Pun 100% intended!
OK – this is usually a very heated debate, which has bubbled up to the surface (yet again) because of the release of a new study which claims to prove that people whose mothers reported spanking them grow up to have a lower IQ.
Those who would discredit this study have been quick off the mark: and, I really don’t know if the study is any good or not. That is why I am not linking to it: while I have a lot to say about the topic in general, I do not wish to get ‘boxed in’ and limited to this study.
…here are a few thoughts for your consideration which listening to the discussions this topic has raised have popped into my mind.
1. Whose intelligence is being measured, anyway?
The study said that mothers were to self-report the discipline methods they used on their kids over a certain period. Then, years later, the now-grown-up-kids intelligence was measured – and those whose mothers had reported not spanking averaged higher on the IQ scale: is this an indirect IQ test of the mothers?
We know that people who are intelligent often have kids who are intelligent. Could it be that more intelligent mothers do not resort to spanking their kids?
2. HOW could ‘spanking’ affect ‘intelligence’?
‘Intelligence’ is defined many ways by many people: however, the definition I like most defines ‘intelligence’ as ‘an ability to learn’. In my never-humble-opinion, this means that there are three major components to ‘intelligence’:
- The genetic potential: as in, how good the ‘blueprint’ for one’s brain is
- Nutrition/health: the proper building blocks must be provided in the food to ‘build’ the brain to the best potential of the ‘genetic blueprint’ – illness can interfere with this process
- Desire to learn
It is the third one that I think can be affected by spanking.
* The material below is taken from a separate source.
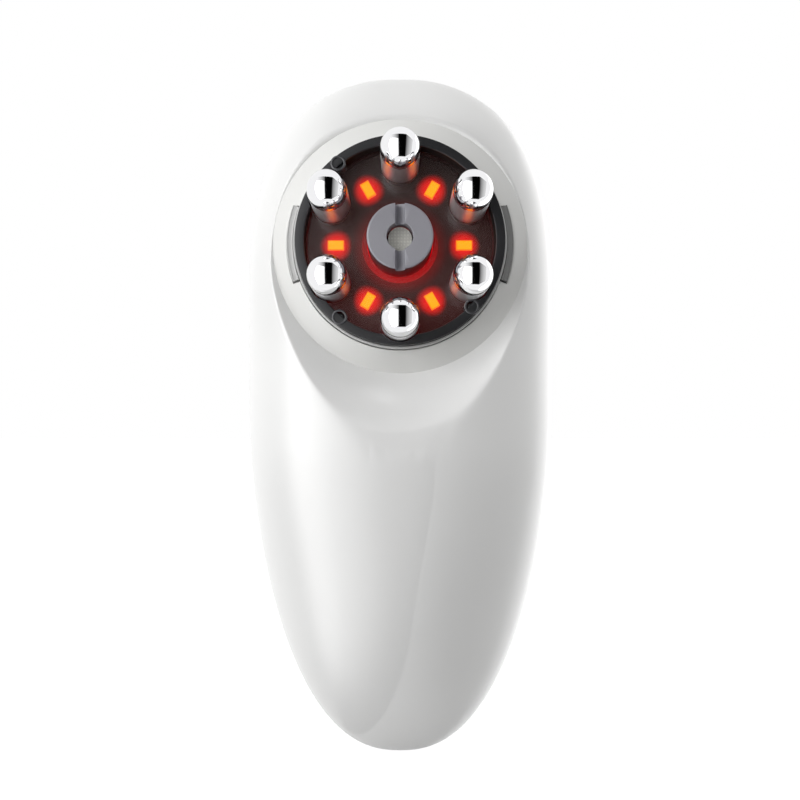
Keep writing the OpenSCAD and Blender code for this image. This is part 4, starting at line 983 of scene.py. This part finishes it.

After all, spanking – corporal punishment in general – tends to discourage ‘asking questions’. And, ‘not asking questions’ – whether out of fear or habit – will necessarily limit one’s intelligence.
So, without passing judgment on this particular study: I find it plausible that spanking a child can, indeed, lead to that person not growing into their full intelligence potential. Not proven – just plausible.
Now, having set this ‘study’ aside, I would like to make a few comments on using corporal punishment to discipline children – in general.
This issue is very emotionally charged for people, for all the obvious reasons! Therefore, any discussion of ‘spanking’ becomes extremely emotional, early on into the debate. So, how do we approach the issue and discuss it, without sinking into the emotional quagmire?
Personally, I think it is best to ‘remove’ the situation from the ‘particular’ to the ‘general’: do we, as a society, approve of corporal punishment? Not just of ‘children’ – but of every citizen/resident. Do we, as a society, approve of using caning or whipping or other forms of corporeal punishment?
For example, should an employer discipline an employee using corporal punishment?
Or, should nursing-home care-providers use corporal punishments to’ teach’ their elderly patients, who may have diminished mental capacities and might not understand long explanations, to comply with the nursing home’s rules?
Now, regardless of what your answers were, ask yourself if you think that a country’s laws ‘ought to’ protect every individual equally.
I think they must! Our very civilization is founded on the principle that all people are equal in the eye of the law!
Or, at least,we ought to be…many of our lawmakers have been forgetting this bit lately, giving some groups privileges over others. So far, these privileges do not include the right to inflict corporal punishment…. so why are these already existing laws not enforced when the victims are the most vulnerable members of our society: children?!?!?
As my favourite philosopher wrote, a person’s a person, no matter how small!
P.S. Before anyone raises the ‘hot stove & other immediate dangers’ objection, arguing that it is important to make kids avoid ‘immediate danger’ so it is acceptable to hit them to make them comply with associated rules… That is the worst possible argument EVER!!! ESPECIALLY in situations of potential ‘immediate danger’, it is really, really important that children – from the moment they learn to crawl – are taught to UNDERSTAND what is dangerous, instead of being taught to OBEY rules!
How could replacing the understanding of danger (and, even infants can learn to understand danger!) with a mere arbitrary-sounding rule keep a child ‘safer’? Rules will be broken… so making rules to cover dangerous situations is setting the child up for failure! A dangerous failure, to boot!
Why not just take the easy way out and teach the child to understand the danger? It’ll make them safer – and might just increase their intelligence in the process!